4. Make your menu noticeable

The old adage “make it and they will come” isn’t exactly wrong in this scenario. At food truck festivals, customers actually do come to you.

However, when there are dozens of options to choose from, you still have to make your business stand out. You have to make sure that people get to notice your offerings.

You should have someone pass out menus to folks in line or wandering close to your food truck. Make sure your signs and prices are readable from far away.

5. Get vocal with your menu

During a food truck festival, there is a lot of competition. A lot of food trucks are all lined up and they are most likely offering the same things.

For you to get more customers, you have to start thinking outside the box. Don’t be shy, call out your menu, declare your specials proudly, and engage with passersby.

The more attention you bring (without becoming irritating), the most people will consider your truck.

6. Don’t settle for normal

Plain trucks can serve delicious food, but they don’t usually generate the attention that more wild, weird, and colorful trucks do.

To stand out and sell more, you need to abandon what is considered normal in this scenario. You can play noticeable music, dress up in eye-catching costumes, give all your customers bracelets—whatever it takes to drum up attention. It’s your moment to shine (and make some serious cash). So, make the most of it.

7. Create new food concepts

Whether it is putting your sandwiches into ice cream cones to make them more portable or inventing a new flavor of ice cream, offer your customers something that they can’t get anywhere else. If you love to play with spices, come up with your own special sauce that wows the taste buds.

If you are able to get a unique concept, promote it as much as you can.
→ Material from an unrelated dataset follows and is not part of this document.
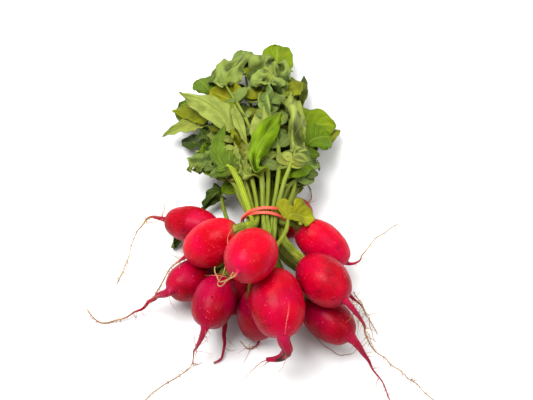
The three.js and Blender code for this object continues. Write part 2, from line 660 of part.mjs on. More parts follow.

Once you get people to buy and display them, others would be curious and come over too.

8. Train your employees and put them to work

Any employee of your food truck should be trained in the act of personal selling so that they can bring customers to your truck.

Train your service window staff members as well as all of your on-board truck staff to engage in personal selling outside of the truck.

The more people you have out there speaking in favour of your food truck at food festivals, the better for you.